In Over het concept van de geschiedenis schrijft Walter Benjamin: ‘het ware beeld van het verleden flitst voorbij. Het verleden kan slechts gegrepen worden als een beeld dat oplicht in het moment waarin het herkend wordt en nooit meer wordt gezien.’ Niet dat ware beeld zelf is waarin Goisums werk geïnteresseerd lijkt te zijn, maar de sensatie van die flits, perfect en poreus. Scherp als een scherf, kwetsbaar als glas. Er is geen zweem van nostalgie te bespeuren in deze kunstwerken. Ze zijn er om in het hier en nu lijfelijk ervaren te worden. Het muranoglas bijvoorbeeld, waarmee Goisum negentiende-eeuwse karaffen liet namaken, maakt van het obsolete gebruiksvoorwerp, de karaf waarin geen water meer wordt vervoerd en niet meer uit wordt gedronken, een hedendaags object dat kan worden bewonderd, puur om zijn vorm. De verzameling karaffen, afkomstig uit Dagestan, Ingusjetië en Tsjetsjenië, ziet de beschouwer alleen na de ingreep van de kunstenaar, die er door glasblazers in een andere tijd, plaats, en traditie kopieën van heeft laten maken. Ook dit werk is ingetogen. Een indirecte manier om geschiedenis te vertellen, zo beschrijft Madina Tlostanova dit werk in haar dekoloniale lezing ervan. De focus wordt subtiel verschoven naar stiltes, vragen, het haast vergetene.

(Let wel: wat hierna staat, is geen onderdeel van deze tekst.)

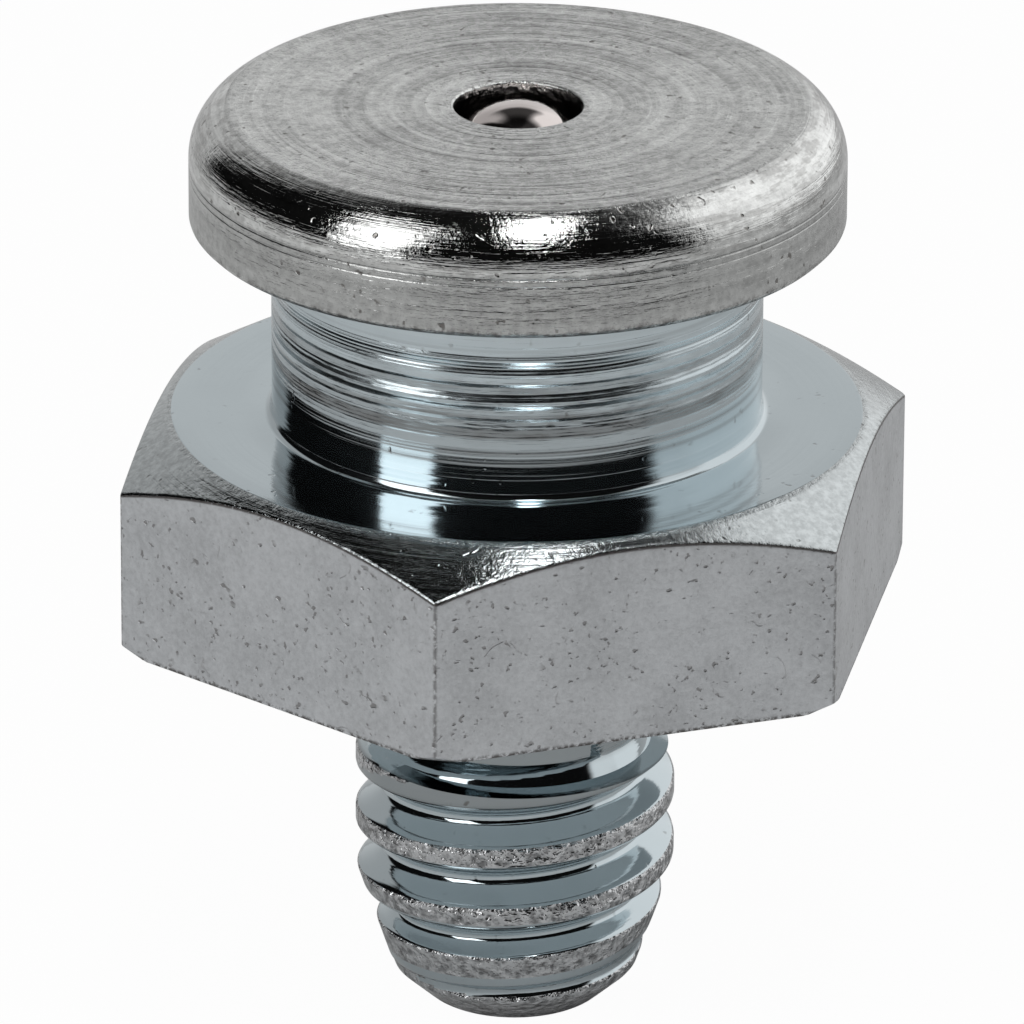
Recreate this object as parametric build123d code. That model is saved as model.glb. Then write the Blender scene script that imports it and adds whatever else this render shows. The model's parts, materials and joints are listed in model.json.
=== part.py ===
from build123d import *
from math import atan2, cos, radians, sin, sqrt, tan
import os

# Button-head grease nipple, in millimetres. +Z runs up the axis from the centre of the threaded
# tip, which is the origin. Two corners of the hexagon lie on the X axis.

# Head, the round button that a coupler hooks over
HEAD_RADIUS = 6.35
HEAD_THICKNESS = 2.33
HEAD_EDGE_RADIUS = 1.10      # rounding between the face and the side
HEAD_EDGE_DROP = 1.05        # height of that rounding
HEAD_UNDER_CHAMFER = 0.12

# Neck, where the coupler's jaws close
NECK_RADIUS = 4.7625
NECK_LENGTH = 3.96
NECK_CHAMFER = 0.12          # corner left by the turning tool at both ends of the neck

# Wrench hexagon
HEX_ACROSS_FLATS = 14.0
HEX_HEIGHT = 4.12
HEX_CHAMFER_ANGLE = 30.0
HEX_TOP_SET_IN = 0.26        # the upper chamfer starts this far inside the flats
HEX_SEAT_SET_OUT = 0.80      # the lower chamfer starts this far outside the flats

# Threaded shank
SHANK_LENGTH = 8.175
THREAD_MAJOR_RADIUS = 3.135
THREAD_PITCH = 1.27
THREAD_FLANK_ANGLE = 30.0
THREAD_CREST = 0.40          # width of the flat crest along the axis
THREAD_DEPTH = 0.563
RELIEF_LENGTH = 2.46
RELIEF_DEPTH = 0.05          # below the root of the thread
TAPER_LENGTH = 2.10
TAPER_DROP = 0.705           # radius lost along the lead taper
NOSE_LENGTH = 0.635
NOSE_DROP = 0.69             # radius lost round the rolled-in nose

# Grease passage
BALL_RADIUS = 1.50
BALL_PROUD = 0.02            # top of the ball above the face of the head
INLET_RADIUS = 1.25
SEAT_HALF_ANGLE = 30.0
BORE_GAP = 0.25              # radial room round the ball
OUTLET_RADIUS = 1.00
LIP_THICKNESS = 0.675        # rolled-in lip that holds the spring

# Check spring
WIRE_RADIUS = 0.15
WIRE_SIDES = 6               # flats that stand for the round wire, their corners on it
COIL_GAP = 0.30              # radial room between the spring and the bore
ACTIVE_COILS = 7
END_COIL_PITCH_FACTOR = 1.1  # pitch of the closed end coils, in wire diameters

# Rest gaps
SEAT_GAP = 0.03              # ball to seat
SPRING_GAP = 0.03            # spring to ball, and spring to lip

# Levels and radii that follow from the sizes above
SEAT_Z = SHANK_LENGTH
HEX_TOP_Z = SEAT_Z + HEX_HEIGHT
HEAD_BOTTOM_Z = HEX_TOP_Z + NECK_LENGTH
HEAD_TOP_Z = HEAD_BOTTOM_Z + HEAD_THICKNESS
THREAD_MINOR_RADIUS = THREAD_MAJOR_RADIUS - THREAD_DEPTH
RELIEF_RADIUS = THREAD_MINOR_RADIUS - RELIEF_DEPTH
RELIEF_Z = SEAT_Z - RELIEF_LENGTH
BORE_RADIUS = BALL_RADIUS + BORE_GAP
BALL_Z = HEAD_TOP_Z + BALL_PROUD - BALL_RADIUS


def shank_outline():
    """Turned outline of the shank: nose, lead taper, full thread and the relief under the hexagon."""
    nose_radius = THREAD_MAJOR_RADIUS - TAPER_DROP
    run_out = (THREAD_MAJOR_RADIUS - RELIEF_RADIUS) * tan(radians(THREAD_FLANK_ANGLE))
    with BuildPart() as outline:
        with BuildSketch(Plane.XZ):
            with BuildLine():
                Polyline(
                    (0, 0),
                    (nose_radius - NOSE_DROP, 0),
                    (nose_radius, NOSE_LENGTH),
                    (THREAD_MAJOR_RADIUS, NOSE_LENGTH + TAPER_LENGTH),
                    (THREAD_MAJOR_RADIUS, RELIEF_Z - run_out),
                    (RELIEF_RADIUS, RELIEF_Z),
                    (RELIEF_RADIUS, SEAT_Z + HEX_HEIGHT / 2),
                    (0, SEAT_Z + HEX_HEIGHT / 2),
                    close=True,
                )
            make_face()
        revolve(axis=Axis.Z)
    return outline.part


def thread_groove():
    """Right-hand groove, from a pitch below the tip up into the relief, open past the crest."""
    slope = tan(radians(THREAD_FLANK_ANGLE))
    root_half = (THREAD_PITCH - THREAD_CREST) / 2 - THREAD_DEPTH * slope
    reach = THREAD_DEPTH + THREAD_PITCH / 8
    mouth_half = root_half + reach * slope
    start_z = -THREAD_PITCH
    rise = RELIEF_Z + RELIEF_LENGTH / 2 - start_z
    with BuildPart() as groove:
        with BuildLine():
            path = Helix(THREAD_PITCH, rise, THREAD_MINOR_RADIUS, center=(0, 0, start_z))
        with BuildSketch(Plane.XZ):
            with BuildLine():
                Polyline(
                    (THREAD_MINOR_RADIUS, start_z - root_half),
                    (THREAD_MINOR_RADIUS + reach, start_z - mouth_half),
                    (THREAD_MINOR_RADIUS + reach, start_z + mouth_half),
                    (THREAD_MINOR_RADIUS, start_z + root_half),
                    close=True,
                )
            make_face()
        sweep(path=path, is_frenet=True)
    return groove.part


def threaded_shank():
    """A plain rod with the groove cut round it, then turned down to the shank's outline."""
    length = SEAT_Z + HEX_HEIGHT / 2
    rod = Pos(0, 0, length / 2) * Cylinder(THREAD_MAJOR_RADIUS, length)
    return (rod - thread_groove()) & shank_outline()


def neck_and_head():
    """The turned half above the hexagon, from inside it to the face of the head."""
    hex_middle_z = SEAT_Z + HEX_HEIGHT / 2
    side_top_z = HEAD_TOP_Z - HEAD_EDGE_DROP
    edge_centre = HEAD_RADIUS - HEAD_EDGE_RADIUS
    face_radius = edge_centre + sqrt(HEAD_EDGE_RADIUS**2 - HEAD_EDGE_DROP**2)
    half_turn = atan2(HEAD_EDGE_DROP, face_radius - edge_centre) / 2
    edge_middle = (
        edge_centre + HEAD_EDGE_RADIUS * cos(half_turn),
        side_top_z + HEAD_EDGE_RADIUS * sin(half_turn),
    )
    corner_radius = NECK_RADIUS + NECK_CHAMFER
    with BuildPart() as upper:
        with BuildSketch(Plane.XZ):
            with BuildLine():
                Polyline(
                    (0, hex_middle_z),
                    (corner_radius, hex_middle_z),
                    (corner_radius, HEX_TOP_Z),
                    (NECK_RADIUS, HEX_TOP_Z + NECK_CHAMFER),
                    (NECK_RADIUS, HEAD_BOTTOM_Z - NECK_CHAMFER),
                    (corner_radius, HEAD_BOTTOM_Z),
                    (HEAD_RADIUS - HEAD_UNDER_CHAMFER, HEAD_BOTTOM_Z),
                    (HEAD_RADIUS, HEAD_BOTTOM_Z + HEAD_UNDER_CHAMFER),
                    (HEAD_RADIUS, side_top_z),
                )
                ThreePointArc((HEAD_RADIUS, side_top_z), edge_middle, (face_radius, HEAD_TOP_Z))
                Polyline((face_radius, HEAD_TOP_Z), (0, HEAD_TOP_Z), (0, hex_middle_z))
            make_face()
        revolve(axis=Axis.Z)
    return upper.part


def hexagon():
    """Wrench hexagon, its corners cut by a cone above and by a smaller one below."""
    flat_radius = HEX_ACROSS_FLATS / 2
    top_radius = flat_radius - HEX_TOP_SET_IN
    seat_radius = flat_radius + HEX_SEAT_SET_OUT
    outer_radius = flat_radius / cos(radians(30)) + HEX_TOP_SET_IN
    slope = tan(radians(HEX_CHAMFER_ANGLE))
    with BuildPart() as prism:
        with BuildSketch(Plane.XY.offset(SEAT_Z)):
            RegularPolygon(flat_radius, 6, major_radius=False)
        extrude(amount=HEX_HEIGHT)
        with BuildSketch(Plane.XZ):
            with BuildLine():
                Polyline(
                    (0, SEAT_Z),
                    (seat_radius, SEAT_Z),
                    (outer_radius, SEAT_Z + (outer_radius - seat_radius) * slope),
                    (outer_radius, HEX_TOP_Z - (outer_radius - top_radius) * slope),
                    (top_radius, HEX_TOP_Z),
                    (0, HEX_TOP_Z),
                    close=True,
                )
            make_face()
        revolve(axis=Axis.Z, mode=Mode.INTERSECT)
    return prism.part


def passage():
    """Grease way: inlet, ball seat cone, spring bore and the outlet through the lip."""
    slope = radians(SEAT_HALF_ANGLE)
    contact_radius = (BALL_RADIUS + SEAT_GAP) * cos(slope)
    contact_z = BALL_Z + (BALL_RADIUS + SEAT_GAP) * sin(slope)
    seat_top_z = contact_z + (contact_radius - INLET_RADIUS) / tan(slope)
    seat_foot_z = contact_z - (BORE_RADIUS - contact_radius) / tan(slope)
    overrun = INLET_RADIUS
    with BuildPart() as way:
        with BuildSketch(Plane.XZ):
            with BuildLine():
                Polyline(
                    (0, -overrun),
                    (OUTLET_RADIUS, -overrun),
                    (OUTLET_RADIUS, LIP_THICKNESS),
                    (BORE_RADIUS, LIP_THICKNESS),
                    (BORE_RADIUS, seat_foot_z),
                    (INLET_RADIUS, seat_top_z),
                    (INLET_RADIUS, HEAD_TOP_Z + overrun),
                    (0, HEAD_TOP_Z + overrun),
                    close=True,
                )
            make_face()
        revolve(axis=Axis.Z)
    return way.part


def nipple_body():
    """The plated steel body, one piece."""
    return threaded_shank() + hexagon() + neck_and_head() - passage()


def check_ball():
    return Pos(0, 0, BALL_Z) * Sphere(BALL_RADIUS)


def check_spring():
    """Compression spring with a closed coil at each end, between the lip and the ball."""
    coil_radius = BORE_RADIUS - COIL_GAP - WIRE_RADIUS
    reach = BALL_RADIUS + SPRING_GAP + WIRE_RADIUS
    bottom_z = LIP_THICKNESS + SPRING_GAP + WIRE_RADIUS
    top_z = BALL_Z - sqrt(reach**2 - coil_radius**2)
    end_rise = 2 * WIRE_RADIUS * END_COIL_PITCH_FACTOR
    active_rise = top_z - bottom_z - 2 * end_rise
    stages = (
        (end_rise, end_rise, bottom_z),
        (active_rise / ACTIVE_COILS, active_rise, bottom_z + end_rise),
        (end_rise, end_rise, top_z - end_rise),
    )
    with BuildPart() as spring:
        with BuildLine() as path:
            for pitch, rise, start_z in stages:
                Helix(pitch, rise, coil_radius, center=(0, 0, start_z))
        start = Plane(origin=path.line @ 0, z_dir=path.line % 0)
        with BuildSketch(start):
            RegularPolygon(WIRE_RADIUS, WIRE_SIDES)
        sweep(path=path.line, is_frenet=True)
    return spring.part


os.makedirs("parts", exist_ok=True)
export_step(nipple_body(), "parts/nipple_body.step")
export_step(check_ball(), "parts/check_ball.step")
export_step(check_spring(), "parts/check_spring.step")
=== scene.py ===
import json
import math

import bmesh
import bpy
import numpy as np
from mathutils import Matrix, Vector


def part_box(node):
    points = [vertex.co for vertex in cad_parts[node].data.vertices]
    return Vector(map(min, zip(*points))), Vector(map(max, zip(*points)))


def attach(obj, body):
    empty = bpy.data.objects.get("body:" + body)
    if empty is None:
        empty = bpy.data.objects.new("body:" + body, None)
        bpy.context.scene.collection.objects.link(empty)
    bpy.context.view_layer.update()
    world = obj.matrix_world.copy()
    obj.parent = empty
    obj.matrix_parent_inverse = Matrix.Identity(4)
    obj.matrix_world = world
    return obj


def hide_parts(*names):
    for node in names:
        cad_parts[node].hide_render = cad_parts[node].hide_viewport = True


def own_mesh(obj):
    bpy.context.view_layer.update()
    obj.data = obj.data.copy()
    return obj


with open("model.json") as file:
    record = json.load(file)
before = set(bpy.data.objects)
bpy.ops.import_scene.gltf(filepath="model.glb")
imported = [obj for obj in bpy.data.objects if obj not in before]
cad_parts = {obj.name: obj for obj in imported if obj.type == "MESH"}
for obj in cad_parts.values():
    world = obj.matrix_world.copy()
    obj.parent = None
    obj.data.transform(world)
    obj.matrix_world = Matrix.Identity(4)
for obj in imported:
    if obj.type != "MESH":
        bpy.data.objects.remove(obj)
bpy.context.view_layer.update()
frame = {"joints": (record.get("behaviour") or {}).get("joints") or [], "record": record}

bl_info = {
    "name": "Button Head Grease Nipple",
    "version": (1, 0, 0),
    "blender": (4, 5, 0),
    "location": "View3D > Sidebar > Grease Nipple",
    "description": "Dresses a button head grease nipple in fine meshes and plated steel finishes",
    "category": "Add Mesh",
}

MM = 0.001
MOUNTS = {mount["name"]: mount for mount in frame["record"]["mounts"]}

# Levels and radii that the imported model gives, in metres
HEAD_RADIUS = MOUNTS["head_rim"]["dims"]["r_mm"] * MM
HEAD_TOP_Z = MOUNTS["head_face"]["pos_m"][2]
SEAT_Z = MOUNTS["seat_face"]["pos_m"][2]
MAJOR_RADIUS = MOUNTS["thread"]["dims"]["r_mm"] * MM
RELIEF_Z = MOUNTS["thread"]["dims"]["length_mm"] * MM
HEX_FLAT_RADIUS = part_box("nipple_body")[1].y
BALL_LOW, BALL_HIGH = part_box("check_ball")
BALL_RADIUS = (BALL_HIGH.z - BALL_LOW.z) / 2
BALL_Z = (BALL_HIGH.z + BALL_LOW.z) / 2
SPRING_LOW, SPRING_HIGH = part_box("check_spring")

# Sizes in millimetres that the meshes share with the finishes, and the slope of the chamfers
HEAD_THICKNESS = 2.33
HEX_HEIGHT = 4.12
HEX_TOP_SET_IN = 0.26
CHAMFER_SLOPE = math.tan(math.radians(30))


# ---------------- sizes and finishes

def length(name, description, millimetres):
    """A size in metres that shows in the sidebar."""
    return bpy.props.FloatProperty(
        name=name, description=description, default=millimetres * MM, unit="LENGTH", precision=6
    )


def colour(name, description, value):
    """A finish colour that shows in the sidebar."""
    return bpy.props.FloatVectorProperty(
        name=name, description=description, default=value, subtype="COLOR", size=3, min=0, max=1
    )


def angle(name, description, degrees):
    """An angle that shows in the sidebar."""
    return bpy.props.FloatProperty(
        name=name, description=description, default=math.radians(degrees), subtype="ANGLE"
    )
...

De mens en de voorwerpen die deze maakt, zich mee omringt en weer verliest. Twee ongeschonden verhuiskisten, subtiel belicht in een van de zalen in het M HKA. Household (2016) bestaat behalve de grote verhuiskisten uit een bijschrift:een lange lijst van de inhoud, te beginnen met vijf dekzeilen van UNICEF. Verder: zeven matrassen, twee fauteuils, een televisieset. Een heel huishouden, dat, zo realiseert de beschouwer zich, onmogelijk in twee verhuiskratten past.
*In een gesprek dat ik met de kunstenaar voerde, gaf Goisum aan dat hij na enkele vertoningen heeft besloten Keicheyuhea niet meer te laten zien.